Los positivos resultados conseguidos por los gobiernos de Argentina, Brasil, Chile y Uruguay sobre crímenes de lesa humanidad cometidos por las dictaduras militares, pudieran estar encubriendo la desatención que los estados prestan a la defensa de los derechos humanos.
En la actualidad no solo se registra un alto índice de violaciones a los derechos humanos, sino también un incremento estrepitoso de casos de persecución, maltrato y crímenes contra activistas que defienden y promueven los derechos de las mujeres, niños, homosexuales, indígenas y otros grupos vulnerables en América Latina.
Un informe de 300 páginas de la Comisión Interamericana de Derechos Humanos (CIDH) advertía a principios de marzo de graves ataques, amenazas, desapariciones y asesinatos contra activistas, sindicalistas y líderes comunitarios de Brasil, Colombia, El Salvador, Guatemala, Honduras, México y Venezuela.
En su segundo reporte en seis años, titulado Situación de las Defensoras y Defensores de Derechos Humanos en las Américas, la CIDH estableció que Colombia es el país donde se registran mayores agresiones, mientras que en Honduras, México y Guatemala se cometieron 75, 61 y 59 asesinatos de activistas, respectivamente, en los últimos años.
No es tan problemático el hecho de la violencia generalizada en el continente, como que en muchos casos es consumada por la fuerza pública y grupos paraestatales, como ocurre en México, Venezuela, Brasil y Honduras.
A esa falta de garantías y desprotección de parte del Estado, lo más alarmante es que muchos gobiernos no solo toleran esa violencia e impunidad, sino que además desacreditan a los defensores y sus organismos, con el objetivo de blindarse ante las críticas y evitar que supervisen las violaciones a los derechos humanos en sus territorios.
En un informe ante la Comisión de Derechos Humanos de Naciones Unidas la semana pasada, el secretario ejecutivo de la CIDH, Santiago Cantón expuso que además de la violencia, existe una “creciente sofisticación” de los mecanismos estatales para impedir, obstaculizar o desmotivar la protección de los derechos humanos, entre ellos, demandas judiciales contra los defensores y restricciones a sus fuentes de financiación.
La denuncia de Cantón tenía destinatario concreto: Rafael Correa. El Presidente ecuatoriano, junto con Hugo Chávez, viene solicitando en foros públicos la eliminación del actual sistema interamericano de derechos humanos, en represalia por las exigencias que le planteó a su gobierno por violaciones a la libertad de expresión de sus ciudadanos y persecución judicial contra periodistas.

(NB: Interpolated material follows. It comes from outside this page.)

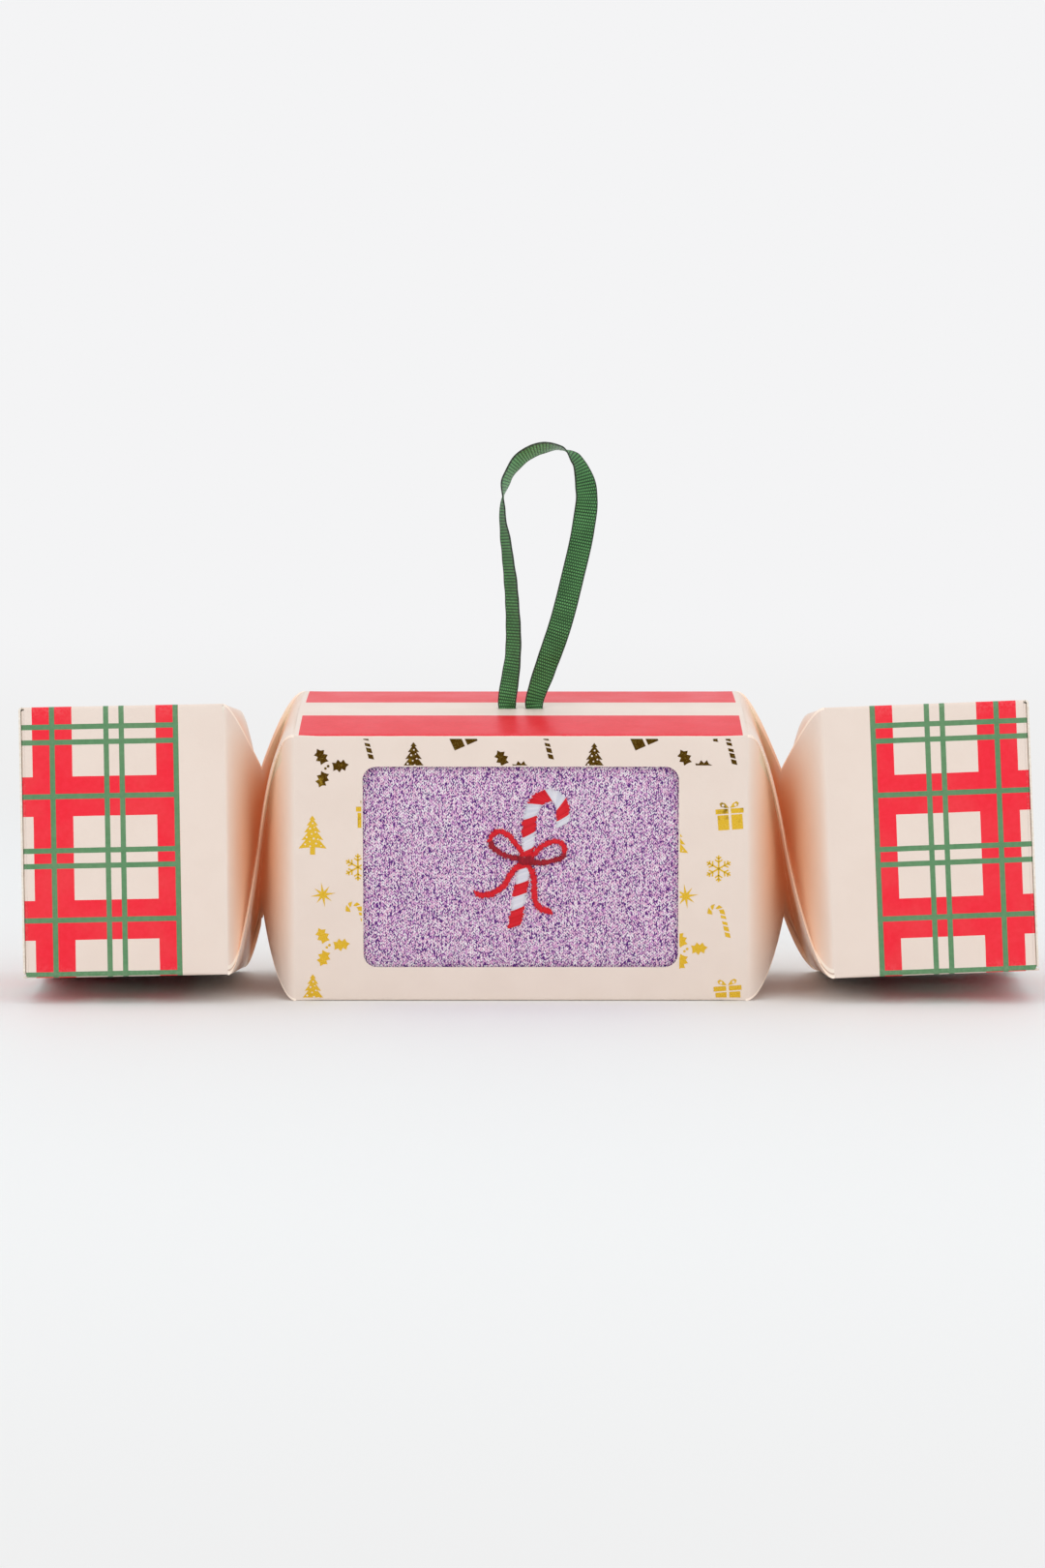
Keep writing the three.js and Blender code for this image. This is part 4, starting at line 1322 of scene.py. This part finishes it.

A fines de enero, Correa logró incorporar tres recomendaciones en el Consejo Permanente de la Organización de Estados Americanos, que lejos de fortalecer el sistema como argumentó, tienden a limitar el trabajo de la Relatoría Especial para la Libertad de Expresión de ese organismo. Correa consiguió que los miembros de la OEA, a excepción de Costa Rica, Uruguay y Panamá, avalen su propuesta para que la Relatoría no pueda recibir financiamiento de países europeos, no pueda hacer denuncias sobre violaciones ni publicar su informe anual país por país.
Correa logró así un doble propósito, neutralizó el trabajo de monitoreo y de alertas de la Relatoría, y evitó que se consideren otras recomendaciones sobre mayores recursos económicos y humanos con los que debería contar el sistema interamericano para administrar más justicia y operar con más eficiencia y menos burocracia.
Como ocurre en Venezuela y Ecuador, y se deja entrever en el gobierno de Cristina de Kirchner, con fronteras comerciales y financieras cada vez más cerradas, estos países tienden a acusar a los activistas locales y extranjeros de entrometerse en asuntos internos. Así, mediante eslóganes populistas, justifican la defensa de la soberanía promulgando leyes que bloquean la posibilidad de que reciban asistencia financiera para sus operaciones.
Más allá de los crímenes contra los activistas y de las infracciones en general, queda claro que el deterioro de los derechos humanos es de índole política. Es por eso que a los gobiernos actuales les resulta más fácil hurgar y condenar el pasado, que asumir su responsabilidad por las violaciones del presente.